Outra modalidade é o investimento. Há quem invista na bolsa, em metais preciosos, em moeda estrangeira, e depois há quem invista no mercado imobiliário, e em Macau, aqui é que está o ouro. Há quem compre uma moradia com o intuito de revendê-la com lucro, e há até quem compre uma propriedade que nunca chega sequer a ver. Há ainda quem compre e tenha já um comprador disposto a pagar mais, e recentemente surgiu uma modalidade que tem deixado os investidores em delírio: os “lao fa” (樓花). Estes “lao fa” são, em termos leigos, moradias que ainda não existem, mas que podem ser compradas antecipadamente. Algumas construtoras colocam as fracções à venda após verem aprovado o projecto, e com o dinheiro completam a obra. Em teoria é assim, mas a ideia pode ser aproveitada para se especular. Algumas destas fracções chegam a ser vendidas duas, três ou mais vezes antes da conclusão do edifício – e repito, estas fracções que andam de mão em mão como as pombinhas da Catrina ainda não existem. Isto é que é ter pressa.

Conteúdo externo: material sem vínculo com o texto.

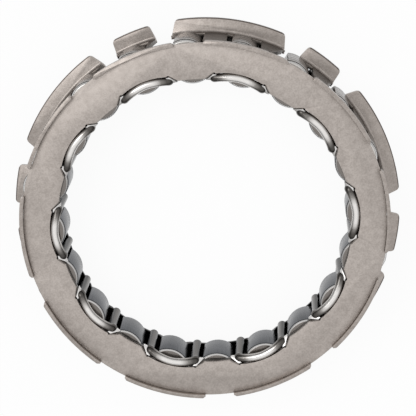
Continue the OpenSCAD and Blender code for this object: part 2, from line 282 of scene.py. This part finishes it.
def both_of(tree, first, second):
    """The product of two shares."""
    node = add_node(tree, "ShaderNodeMath", {"operation": "MULTIPLY"})
    tree.links.new(first, node.inputs[0])
    tree.links.new(second, node.inputs[1])
    return node.outputs["Value"]


def overlay(tree, share, hex_colour):
    """Lays another colour over the material's own, as far as share says."""
    shader = next(node for node in tree.nodes if node.bl_idname == "ShaderNodeBsdfPrincipled")
    own = shader.inputs["Base Color"].links[0].from_socket
    mix = add_node(tree, "ShaderNodeMix", {"data_type": "RGBA"})
    tree.links.new(share, mix.inputs[SHARE])
    tree.links.new(own, mix.inputs[FIRST_COLOUR])
    mix.inputs[SECOND_COLOUR].default_value = linear(hex_colour)
    tree.links.new(mix.outputs[MIXED_COLOUR], shader.inputs["Base Color"])


def tumbled_plate_steel():
    """Mild steel plate, blanked and tumbled: warm, matte and mottled by the tumbling stones' small dents."""
    return steel("tumbled_plate_steel", "#A69E98", "#BFB7B1", roughness=0.5, rough_spread=0.06,
                 grain_mm=0.3, grain_depth_mm=0.006, blotch_mm=1.2)


def pressed_sheet_steel():
    """Mild steel sheet, pressed and tumbled: as the plate with more shine, and painted shade on wall and
    edge.
    """
    material = steel("pressed_sheet_steel", "#98908A", "#B2AAA4", roughness=0.36, rough_spread=0.06,
                     grain_mm=0.3, grain_depth_mm=0.005, blotch_mm=1.2)
    tree = material.node_tree
    reach, height = place_parts(tree)
    # Painted shade: the wall from above the bend to the top of the leg slots is darkened, as it lies in
    # shadow
    painted_wall_shade = both_of(tree, ramp(tree, height, SHEET + BEND_R, WALL_FOOT_MM),
                         ramp(tree, height, LEG_SLOT_TOP_Z, WALL_TOP_MM))
    overlay(tree, painted_wall_shade, "#5E5853")
    # Painted shade: a dark line along the flange's outer edge, below its top face
    painted_edge_shade = both_of(tree, ramp(tree, reach, FLANGE_R, FLANGE_EDGE_MM),
                           ramp(tree, height, SHEET, FLANGE_TOP_MM))
    overlay(tree, painted_edge_shade, "#5A524D")
    return material


def turn_from(tree, degrees, pitch):
    """How far the shaded point lies round the ring from the nearest place of a pattern, in degrees."""
    place = next(node for node in tree.nodes if node.bl_idname == "ShaderNodeTexCoord")
    axes = add_node(tree, "ShaderNodeSeparateXYZ", {}, {"Vector": place.outputs["Object"]})
    angle = add_node(tree, "ShaderNodeMath", {"operation": "ARCTAN2"})
    tree.links.new(axes.outputs["Y"], angle.inputs[0])
    tree.links.new(axes.outputs["X"], angle.inputs[1])
    in_degrees = add_node(tree, "ShaderNodeMath", {"operation": "MULTIPLY_ADD"},
                          {"Value": angle.outputs["Value"]})
    in_degrees.inputs[1].default_value = math.degrees(1)
    in_degrees.inputs[2].default_value = 360 - degrees
    folded = add_node(tree, "ShaderNodeMath", {"operation": "PINGPONG"},
                      {"Value": in_degrees.outputs["Value"]})
    folded.inputs[1].default_value = pitch / 2
    return folded.outputs["Value"]


def rolled_steel_painted_light():
    """The same sheet burnished by rolling: painted highlights on crowns, painted shade on bent ends and
    sides.
    """
    material = steel("rolled_steel_painted_light", "#94908C", "#B6B2AE", roughness=0.2, rough_spread=0.04,
                     grain_mm=0.3, grain_depth_mm=0.004, blotch_mm=1.0)
    tree = material.node_tree
    height = place_parts(tree)[1]
    from_lip = turn_from(tree, 180 / LOBE_COUNT + LOBE_TURN, 360 / LOBE_COUNT)
    # Painted shade: each lip darkens towards its ends, where it bends down to the bars
    overlay(tree, ramp_degrees(tree, from_lip, LIP_END_DEGREES), "#55524F")
    # Painted highlight: near white on each lip's crown, close to the plate's face
    crown = both_of(tree, ramp_degrees(tree, from_lip, LIP_CROWN_DEGREES),
                    ramp(tree, height, PLATE_FACE_MM, LIP_CROWN_MM))
    overlay(tree, crown, "#E4E1DE")
    # Painted shade: near black deep in the windows, everywhere but along the middle of each bar
    from_bar = turn_from(tree, 180 / SPRAG_COUNT + LOBE_TURN, 360 / SPRAG_COUNT)
    painted_window_shade = both_of(tree, ramp_degrees(tree, from_bar, WINDOW_SIDE_DEGREES),
                           ramp(tree, height, PLATE_FACE_MM, WINDOW_SIDE_MM))
    overlay(tree, painted_window_shade, "#232221")
    return material


def sheared_steel_painted_highlight():
    """The bare edge that the shear left beside each lobe, painted near white as a highlight."""
    return steel("sheared_steel_painted_highlight", "#DEDBD8", "#F0EEEC", roughness=0.3, rough_spread=0.05,
                 grain_mm=0.2, grain_depth_mm=0.003)


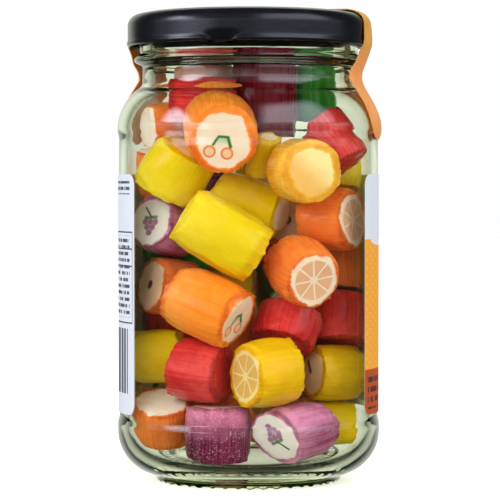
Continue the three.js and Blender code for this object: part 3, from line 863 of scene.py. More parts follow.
def make_shape(name, chop):
    """One shape of cut rod: a cylinder whose ends are drawn in and slanted, pressed flat in places, chipped and
    crumbled along its rims."""
    clear_selection()
    bpy.ops.mesh.primitive_cylinder_add(
        vertices=AROUND, radius=ROD_R * MM, depth=2 * ROD_HALF * MM, end_fill_type="NGON"
    )
    rod = named(bpy.context.object, "rod_" + name)
    bpy.ops.object.mode_set(mode="EDIT")
    select_edges(rod, lambda a, b: abs(a.z - b.z) > ROD_HALF * MM)
    bpy.ops.mesh.subdivide(number_cuts=9)
    for side, size in ((1, chop.top), (-1, chop.bottom)):
        for reach, share in ((0.30, 0.15), (0.50, 0.25), (0.70, 0.30), (0.90, 0.30)):
            select_edges(rod, lambda a, b: min(side * a.z, side * b.z) > reach * ROD_HALF * MM)
            shrink = 1 + (size - 1) * share
            bpy.ops.transform.resize(value=(shrink, shrink, 1), center_override=(0, 0, 0))
    select_edges(rod, lambda a, b: max(abs(a.z), abs(b.z)) < 0.5 * ROD_HALF * MM)
    bpy.ops.transform.resize(value=(chop.swell, chop.swell, 1), center_override=(0, 0, 0))
    for side, slant, axis in ((1, chop.slant_top, "X"), (-1, chop.slant_bottom, "Y")):
        select_where(rod, lambda middle, normal: side * normal.z > 0.9)
        bpy.ops.transform.rotate(
            value=math.radians(slant), orient_axis=axis, center_override=(0, 0, side * ROD_HALF * MM)
        )
    cuts = [(0, azimuth, 90, reach * ROD_R) for azimuth, reach in chop.flats]
    cuts += [(side, azimuth, lean, reach * math.hypot(ROD_R, ROD_HALF)) for side, azimuth, lean, reach in chop.chips]
    for side, azimuth, lean, reach in cuts:
        turn, tilt = math.radians(azimuth), math.radians(lean)
        rise = math.cos(tilt) * side
        out = Vector((math.sin(tilt) * math.cos(turn), math.sin(tilt) * math.sin(turn), rise)).normalized()
        bpy.ops.mesh.select_all(action="SELECT")
        bpy.ops.mesh.bisect(plane_co=out * reach * MM, plane_no=out, use_fill=True, clear_outer=True)
    bpy.ops.mesh.select_all(action="SELECT")
    bpy.ops.mesh.normals_make_consistent(inside=False)
    bpy.ops.object.mode_set(mode="OBJECT")
    modify(rod, "REMESH", mode="VOXEL", voxel_size=SURFACE_GRAIN * MM)
    modify(rod, "SMOOTH", factor=0.5, iterations=1)
    rim = rod.vertex_groups.new(name="rim")
    for vertex in rod.data.vertices:
        out = math.hypot(vertex.co.x, vertex.co.y) / (ROD_R * MM)
        along = abs(vertex.co.z) / (ROD_HALF * MM)
        weight = rim_share(out) * rim_share(along)
        if weight > 0:
            rim.add([vertex.index], weight, "REPLACE")
    crumbs = clouds("crumbled_rim", NIBBLE_SIZE)
    rumple(rod, crumbs, NIBBLE_DEPTH, vertex_group=rim.name, mid_level=NIBBLE_LEVEL)
    rod.vertex_groups.clear()
    return rod


def remember_place(rod):
    """Keeps each point's place in the rod, in radii, so that the rod's pattern stays with it wherever it lies."""
    places = rod.data.attributes.new("rod_place", "FLOAT_VECTOR", "POINT")
    for vertex, kept in zip(rod.data.vertices, places.data):
        kept.vector = vertex.co / (ROD_R * MM)


# ---- Sweets: where each one lies ----------------------------------------------------------------

# A sweet by its flavour, where its near end or its middle is seen in the photograph, in pixels, how deep it lies
# behind the jar's axis in millimetres, which way its end faces as azimuth and elevation, its roll, and its size.
Sweet = namedtuple("Sweet", "flavour chop anchor column row depth facing roll diameter length")

IN_VIEW = [
    Sweet("cherry", "slanted", "end", 217, 139, -26.5, (-6, -17), 0, 19.2, 17.0),
    Sweet("yellow", "square", "body", 178, 169, -14, (90, 70), 40, 18.0, 15.0),
    Sweet("yellow", "wedge", "body", 219, 236, -20.5, (86, -30), 90, 17.6, 22.5),
    Sweet("yellow", "slanted", "body", 247, 202, -3, (94, -20), 80, 14.0, 20.0),
    Sweet("yellow", "square", "end", 262, 139, -18, (5, 42), 160, 7.6, 13.5),
    Sweet("honey", "square", "end", 313, 171, -24.8, (16, -14), 0, 17.8, 12.5),
    Sweet("red", "square", "body", 332, 141, -5, (60, -55), 30, 13.9, 15.0),
    Sweet("yellow", "square", "body", 357, 161, 3, (0, 88), 0, 13.0, 16.0),
    Sweet("citrus", "square", "end", 352, 220, -8, (62, 0), 20, 17.4, 14.0),
    Sweet("citrus", "pinched", "end", 312, 290, -25.8, (27, -17), 8, 17.2, 13.0),
    Sweet("red", "square", "body", 290, 334, -12.5, (90, 67), 70, 18.0, 10.5),
    Sweet("red", "slanted", "body", 341, 317, -5, (10, -78), 30, 16.0, 15.0),
    Sweet("red", "chipped", "end", 221, 371, -18.5, (60, 0), 150, 17.2, 14.5),
    Sweet("lemon", "pinched", "end", 246.5, 376, -24.3, (-54, -6), 0, 18.2, 14.5),
    Sweet("pear", "square", "end", 310, 372, -5, (-62, 0), 0, 15.5, 13.5),
    Sweet("yellow", "square", "body", 331, 427, -2, (90, 0), 0, 15.0, 15.5),
    Sweet("grape", "slanted", "end", 273, 440, -24.2, (-45, -10), 200, 16.5, 17.0),
    Sweet("purple", "square", "body", 217, 436, -15.5, (0, 88), 0, 17.8, 16.0),
    Sweet("orange", "square", "end", 160, 398, -9, (-10, 55), 0, 16.2, 14.0),
    Sweet("yellow", "chipped", "body", 158, 362, 1, (85, 5), 0, 15.0, 13.0),
    Sweet("cherry", "chipped", "end", 232, 332, -24, (55, -30), 20, 18.0, 18.6),
    Sweet("dotted", "square", "end", 150, 287, -9, (-58, 0), 0, 16.0, 13.5),
    Sweet("grape", "square", "end", 158, 216, -12, (-25, 25), 0, 15.5, 14.5),
    Sweet("red", "square", "body", 155, 322, 2, (0, 88), 0, 14.5, 14.0),
    Sweet("orange", "square", "body", 160, 172, 5, (10, 70), 0, 15.5, 15.0),
    Sweet("orange", "pinched", "end", 149, 114, -4, (-56, 8), 0, 13.5, 10.5),
    Sweet("red", "pressed", "body", 202, 104, -4, (88, 6), 0, 13.0, 16.5),
    Sweet("blush", "square", "body", 196, 84, 8, (10, 87), 0, 18.0, 18.0),
    Sweet("plum", "square", "body", 264, 91, -2, (0, 88), 0, 18.0, 20.5),
    Sweet("green", "slanted", "body", 319, 86, 1, (80, 84), 0, 13.6, 17.5),
    Sweet("dotted", "square", "end", 286, 222, 0, (0, 0), 0, 15.0, 14.0),
    Sweet("orange", "square", "body", 343, 268, 2, (0, 88), 0, 14.0, 13.0),
]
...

Para os chineses, o negócio do imobiliário é um caso sério, com que não se brinca. Há quem chore quando perde um bom negócio, quem se mate quando toma decisões com resultados desastrosos, famílias de costas voltadas por motivos de heranças, partilhas ferozes por sucessão ou por divórcio, irmãos que enganam irmãos, filhos que passam a perna aos pais, penhoras, arrestos, apreensões e outros expedientes de natureza judicial por causa de dívidas ou disputas sobre a titularidade dos imóveis, um pouco de tudo. Basta olhar para a loucura das concessões e das sub-concessões, da pressa em construir cada vez mais alto, como se houvessem milhares de sem-abrigo milionários sentados em frente aos terrenos à espera de um tecto para morar, é como a febre do ouro, e até parece que temos alguma jazida no subsolo. Não temos, mas o que temos são construtores ambiciosos, dirigentes que a eles se associam, e malta endinheirada no continente disposta a pagar dez vezes mais o valor real de uma moradia. E assim Macau vai-se tornando uma enorme máquina de lavar, deitando pela borda fora quem não tem o capital para entrar na brincadeira. Quer dizer, até se podiam ter juntado à malta que comprou as casas todas deste enorme tabuleiro do monopólio, mas agora é tarde.